• _Work instructions_: Copy every entry precisely.

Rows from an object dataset
——

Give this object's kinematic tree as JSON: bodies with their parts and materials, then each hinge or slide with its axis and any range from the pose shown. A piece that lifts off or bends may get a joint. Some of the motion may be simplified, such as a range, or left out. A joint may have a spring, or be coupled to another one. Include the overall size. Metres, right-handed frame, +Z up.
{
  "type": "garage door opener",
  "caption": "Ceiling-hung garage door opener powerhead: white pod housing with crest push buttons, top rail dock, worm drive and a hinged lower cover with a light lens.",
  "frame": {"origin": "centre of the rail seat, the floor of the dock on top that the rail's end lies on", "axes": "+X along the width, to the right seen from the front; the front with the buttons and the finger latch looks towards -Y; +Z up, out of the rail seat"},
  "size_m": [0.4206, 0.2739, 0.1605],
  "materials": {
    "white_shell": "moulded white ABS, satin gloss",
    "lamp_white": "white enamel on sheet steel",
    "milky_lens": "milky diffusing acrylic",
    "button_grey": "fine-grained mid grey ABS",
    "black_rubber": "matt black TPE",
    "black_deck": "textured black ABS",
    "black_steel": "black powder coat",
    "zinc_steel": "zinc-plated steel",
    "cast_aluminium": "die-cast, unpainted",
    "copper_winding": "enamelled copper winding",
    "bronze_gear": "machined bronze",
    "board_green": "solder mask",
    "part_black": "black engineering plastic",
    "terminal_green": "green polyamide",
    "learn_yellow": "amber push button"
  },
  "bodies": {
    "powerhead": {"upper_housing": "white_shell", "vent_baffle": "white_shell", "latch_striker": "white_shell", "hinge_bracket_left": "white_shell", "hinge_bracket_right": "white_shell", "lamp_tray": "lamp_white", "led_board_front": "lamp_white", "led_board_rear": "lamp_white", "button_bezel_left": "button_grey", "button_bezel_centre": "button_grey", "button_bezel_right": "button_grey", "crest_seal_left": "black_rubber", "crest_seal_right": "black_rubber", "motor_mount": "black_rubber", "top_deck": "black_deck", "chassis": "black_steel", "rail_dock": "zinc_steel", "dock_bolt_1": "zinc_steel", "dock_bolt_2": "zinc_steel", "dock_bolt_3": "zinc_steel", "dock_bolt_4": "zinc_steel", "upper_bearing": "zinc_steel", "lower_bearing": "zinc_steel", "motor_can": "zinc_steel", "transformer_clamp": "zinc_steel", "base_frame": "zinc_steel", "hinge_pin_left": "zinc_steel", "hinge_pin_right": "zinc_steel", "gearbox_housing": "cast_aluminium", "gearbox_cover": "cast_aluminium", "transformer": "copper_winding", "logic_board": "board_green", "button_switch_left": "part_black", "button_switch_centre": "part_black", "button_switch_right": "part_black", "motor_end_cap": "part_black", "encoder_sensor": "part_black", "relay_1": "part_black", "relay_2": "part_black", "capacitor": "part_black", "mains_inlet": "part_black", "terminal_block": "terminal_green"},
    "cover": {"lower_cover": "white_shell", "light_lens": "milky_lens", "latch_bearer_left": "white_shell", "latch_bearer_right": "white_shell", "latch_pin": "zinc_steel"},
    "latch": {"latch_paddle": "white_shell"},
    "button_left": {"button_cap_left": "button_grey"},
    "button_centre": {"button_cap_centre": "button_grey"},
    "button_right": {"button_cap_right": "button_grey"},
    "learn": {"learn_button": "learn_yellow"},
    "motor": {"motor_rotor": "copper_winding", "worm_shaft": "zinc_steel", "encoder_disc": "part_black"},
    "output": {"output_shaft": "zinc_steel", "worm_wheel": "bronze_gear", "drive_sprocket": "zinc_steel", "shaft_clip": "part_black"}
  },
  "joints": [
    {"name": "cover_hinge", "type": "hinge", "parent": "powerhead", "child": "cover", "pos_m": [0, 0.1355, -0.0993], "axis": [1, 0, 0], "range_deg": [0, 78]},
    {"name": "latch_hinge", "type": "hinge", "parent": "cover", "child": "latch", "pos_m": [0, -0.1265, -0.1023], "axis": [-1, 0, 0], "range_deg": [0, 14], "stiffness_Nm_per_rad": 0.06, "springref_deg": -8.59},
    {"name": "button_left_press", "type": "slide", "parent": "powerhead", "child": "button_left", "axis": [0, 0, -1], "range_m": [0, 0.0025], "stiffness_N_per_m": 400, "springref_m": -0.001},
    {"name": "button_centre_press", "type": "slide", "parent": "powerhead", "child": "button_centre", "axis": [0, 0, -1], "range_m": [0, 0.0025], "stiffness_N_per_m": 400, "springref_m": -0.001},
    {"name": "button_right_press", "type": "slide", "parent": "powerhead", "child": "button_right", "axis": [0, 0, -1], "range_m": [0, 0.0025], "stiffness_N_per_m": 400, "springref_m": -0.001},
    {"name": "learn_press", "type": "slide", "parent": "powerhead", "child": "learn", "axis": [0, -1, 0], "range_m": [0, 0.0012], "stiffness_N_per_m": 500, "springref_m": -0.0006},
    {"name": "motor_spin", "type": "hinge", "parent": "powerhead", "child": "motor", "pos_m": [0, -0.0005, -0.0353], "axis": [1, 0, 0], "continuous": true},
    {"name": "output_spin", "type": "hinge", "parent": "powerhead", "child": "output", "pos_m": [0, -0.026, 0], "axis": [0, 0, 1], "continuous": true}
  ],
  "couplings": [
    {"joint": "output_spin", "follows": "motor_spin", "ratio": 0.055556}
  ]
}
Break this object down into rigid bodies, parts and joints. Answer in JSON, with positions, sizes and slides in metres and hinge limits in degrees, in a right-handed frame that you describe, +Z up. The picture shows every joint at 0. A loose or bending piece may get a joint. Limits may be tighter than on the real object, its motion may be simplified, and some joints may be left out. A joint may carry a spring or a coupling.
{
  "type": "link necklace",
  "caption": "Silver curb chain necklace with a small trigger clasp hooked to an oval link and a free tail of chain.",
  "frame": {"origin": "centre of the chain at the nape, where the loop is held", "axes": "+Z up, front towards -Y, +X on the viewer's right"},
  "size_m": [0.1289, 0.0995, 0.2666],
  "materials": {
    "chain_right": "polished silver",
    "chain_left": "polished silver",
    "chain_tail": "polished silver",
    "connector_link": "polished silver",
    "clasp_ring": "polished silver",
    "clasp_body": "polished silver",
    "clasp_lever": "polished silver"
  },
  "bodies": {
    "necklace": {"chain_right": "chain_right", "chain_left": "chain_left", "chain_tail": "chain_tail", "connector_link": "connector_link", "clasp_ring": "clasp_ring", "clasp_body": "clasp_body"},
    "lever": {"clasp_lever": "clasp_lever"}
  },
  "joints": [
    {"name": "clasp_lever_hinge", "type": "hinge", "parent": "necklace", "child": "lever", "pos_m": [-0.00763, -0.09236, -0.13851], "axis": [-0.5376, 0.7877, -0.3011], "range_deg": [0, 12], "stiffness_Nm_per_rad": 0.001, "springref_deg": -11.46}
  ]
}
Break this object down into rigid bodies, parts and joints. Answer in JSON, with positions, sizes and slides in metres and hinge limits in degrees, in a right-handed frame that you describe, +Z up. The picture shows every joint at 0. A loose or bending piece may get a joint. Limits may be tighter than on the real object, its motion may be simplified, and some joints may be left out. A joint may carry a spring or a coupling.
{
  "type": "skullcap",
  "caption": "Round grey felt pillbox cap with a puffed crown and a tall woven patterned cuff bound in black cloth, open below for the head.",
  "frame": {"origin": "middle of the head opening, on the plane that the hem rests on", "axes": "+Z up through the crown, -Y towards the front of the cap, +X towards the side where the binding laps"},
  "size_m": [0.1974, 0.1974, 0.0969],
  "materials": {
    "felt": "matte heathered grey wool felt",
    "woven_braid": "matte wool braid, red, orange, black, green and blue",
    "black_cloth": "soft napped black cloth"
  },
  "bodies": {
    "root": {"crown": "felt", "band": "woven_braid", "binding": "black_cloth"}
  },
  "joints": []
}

——

• _Task output_:
Give this object's kinematic tree as JSON: bodies with their parts and materials, then each hinge or slide with its axis and any range from the pose shown. A piece that lifts off or bends may get a joint. Some of the motion may be simplified, such as a range, or left out. A joint may have a spring, or be coupled to another one. Include the overall size. Metres, right-handed frame, +Z up.
{
  "type": "garage door opener",
  "caption": "Ceiling-hung garage door opener powerhead: white pod housing with crest push buttons, top rail dock, worm drive and a hinged lower cover with a light lens.",
  "frame": {"origin": "centre of the rail seat, the floor of the dock on top that the rail's end lies on", "axes": "+X along the width, to the right seen from the front; the front with the buttons and the finger latch looks towards -Y; +Z up, out of the rail seat"},
  "size_m": [0.4206, 0.2739, 0.1605],
  "materials": {
    "white_shell": "moulded white ABS, satin gloss",
    "lamp_white": "white enamel on sheet steel",
    "milky_lens": "milky diffusing acrylic",
    "button_grey": "fine-grained mid grey ABS",
    "black_rubber": "matt black TPE",
    "black_deck": "textured black ABS",
    "black_steel": "black powder coat",
    "zinc_steel": "zinc-plated steel",
    "cast_aluminium": "die-cast, unpainted",
    "copper_winding": "enamelled copper winding",
    "bronze_gear": "machined bronze",
    "board_green": "solder mask",
    "part_black": "black engineering plastic",
    "terminal_green": "green polyamide",
    "learn_yellow": "amber push button"
  },
  "bodies": {
    "powerhead": {"upper_housing": "white_shell", "vent_baffle": "white_shell", "latch_striker": "white_shell", "hinge_bracket_left": "white_shell", "hinge_bracket_right": "white_shell", "lamp_tray": "lamp_white", "led_board_front": "lamp_white", "led_board_rear": "lamp_white", "button_bezel_left": "button_grey", "button_bezel_centre": "button_grey", "button_bezel_right": "button_grey", "crest_seal_left": "black_rubber", "crest_seal_right": "black_rubber", "motor_mount": "black_rubber", "top_deck": "black_deck", "chassis": "black_steel", "rail_dock": "zinc_steel", "dock_bolt_1": "zinc_steel", "dock_bolt_2": "zinc_steel", "dock_bolt_3": "zinc_steel", "dock_bolt_4": "zinc_steel", "upper_bearing": "zinc_steel", "lower_bearing": "zinc_steel", "motor_can": "zinc_steel", "transformer_clamp": "zinc_steel", "base_frame": "zinc_steel", "hinge_pin_left": "zinc_steel", "hinge_pin_right": "zinc_steel", "gearbox_housing": "cast_aluminium", "gearbox_cover": "cast_aluminium", "transformer": "copper_winding", "logic_board": "board_green", "button_switch_left": "part_black", "button_switch_centre": "part_black", "button_switch_right": "part_black", "motor_end_cap": "part_black", "encoder_sensor": "part_black", "relay_1": "part_black", "relay_2": "part_black", "capacitor": "part_black", "mains_inlet": "part_black", "terminal_block": "terminal_green"},
    "cover": {"lower_cover": "white_shell", "light_lens": "milky_lens", "latch_bearer_left": "white_shell", "latch_bearer_right": "white_shell", "latch_pin": "zinc_steel"},
    "latch": {"latch_paddle": "white_shell"},
    "button_left": {"button_cap_left": "button_grey"},
    "button_centre": {"button_cap_centre": "button_grey"},
    "button_right": {"button_cap_right": "button_grey"},
    "learn": {"learn_button": "learn_yellow"},
    "motor": {"motor_rotor": "copper_winding", "worm_shaft": "zinc_steel", "encoder_disc": "part_black"},
    "output": {"output_shaft": "zinc_steel", "worm_wheel": "bronze_gear", "drive_sprocket": "zinc_steel", "shaft_clip": "part_black"}
  },
  "joints": [
    {"name": "cover_hinge", "type": "hinge", "parent": "powerhead", "child": "cover", "pos_m": [0, 0.1355, -0.0993], "axis": [1, 0, 0], "range_deg": [0, 78]},
    {"name": "latch_hinge", "type": "hinge", "parent": "cover", "child": "latch", "pos_m": [0, -0.1265, -0.1023], "axis": [-1, 0, 0], "range_deg": [0, 14], "stiffness_Nm_per_rad": 0.06, "springref_deg": -8.59},
    {"name": "button_left_press", "type": "slide", "parent": "powerhead", "child": "button_left", "axis": [0, 0, -1], "range_m": [0, 0.0025], "stiffness_N_per_m": 400, "springref_m": -0.001},
    {"name": "button_centre_press", "type": "slide", "parent": "powerhead", "child": "button_centre", "axis": [0, 0, -1], "range_m": [0, 0.0025], "stiffness_N_per_m": 400, "springref_m": -0.001},
    {"name": "button_right_press", "type": "slide", "parent": "powerhead", "child": "button_right", "axis": [0, 0, -1], "range_m": [0, 0.0025], "stiffness_N_per_m": 400, "springref_m": -0.001},
    {"name": "learn_press", "type": "slide", "parent": "powerhead", "child": "learn", "axis": [0, -1, 0], "range_m": [0, 0.0012], "stiffness_N_per_m": 500, "springref_m": -0.0006},
    {"name": "motor_spin", "type": "hinge", "parent": "powerhead", "child": "motor", "pos_m": [0, -0.0005, -0.0353], "axis": [1, 0, 0], "continuous": true},
    {"name": "output_spin", "type": "hinge", "parent": "powerhead", "child": "output", "pos_m": [0, -0.026, 0], "axis": [0, 0, 1], "continuous": true}
  ],
  "couplings": [
    {"joint": "output_spin", "follows": "motor_spin", "ratio": 0.055556}
  ]
}
Break this object down into rigid bodies, parts and joints. Answer in JSON, with positions, sizes and slides in metres and hinge limits in degrees, in a right-handed frame that you describe, +Z up. The picture shows every joint at 0. A loose or bending piece may get a joint. Limits may be tighter than on the real object, its motion may be simplified, and some joints may be left out. A joint may carry a spring or a coupling.
{
  "type": "link necklace",
  "caption": "Silver curb chain necklace with a small trigger clasp hooked to an oval link and a free tail of chain.",
  "frame": {"origin": "centre of the chain at the nape, where the loop is held", "axes": "+Z up, front towards -Y, +X on the viewer's right"},
  "size_m": [0.1289, 0.0995, 0.2666],
  "materials": {
    "chain_right": "polished silver",
    "chain_left": "polished silver",
    "chain_tail": "polished silver",
    "connector_link": "polished silver",
    "clasp_ring": "polished silver",
    "clasp_body": "polished silver",
    "clasp_lever": "polished silver"
  },
  "bodies": {
    "necklace": {"chain_right": "chain_right", "chain_left": "chain_left", "chain_tail": "chain_tail", "connector_link": "connector_link", "clasp_ring": "clasp_ring", "clasp_body": "clasp_body"},
    "lever": {"clasp_lever": "clasp_lever"}
  },
  "joints": [
    {"name": "clasp_lever_hinge", "type": "hinge", "parent": "necklace", "child": "lever", "pos_m": [-0.00763, -0.09236, -0.13851], "axis": [-0.5376, 0.7877, -0.3011], "range_deg": [0, 12], "stiffness_Nm_per_rad": 0.001, "springref_deg": -11.46}
  ]
}
Break this object down into rigid bodies, parts and joints. Answer in JSON, with positions, sizes and slides in metres and hinge limits in degrees, in a right-handed frame that you describe, +Z up. The picture shows every joint at 0. A loose or bending piece may get a joint. Limits may be tighter than on the real object, its motion may be simplified, and some joints may be left out. A joint may carry a spring or a coupling.
{
  "type": "skullcap",
  "caption": "Round grey felt pillbox cap with a puffed crown and a tall woven patterned cuff bound in black cloth, open below for the head.",
  "frame": {"origin": "middle of the head opening, on the plane that the hem rests on", "axes": "+Z up through the crown, -Y towards the front of the cap, +X towards the side where the binding laps"},
  "size_m": [0.1974, 0.1974, 0.0969],
  "materials": {
    "felt": "matte heathered grey wool felt",
    "woven_braid": "matte wool braid, red, orange, black, green and blue",
    "black_cloth": "soft napped black cloth"
  },
  "bodies": {
    "root": {"crown": "felt", "band": "woven_braid", "binding": "black_cloth"}
  },
  "joints": []
}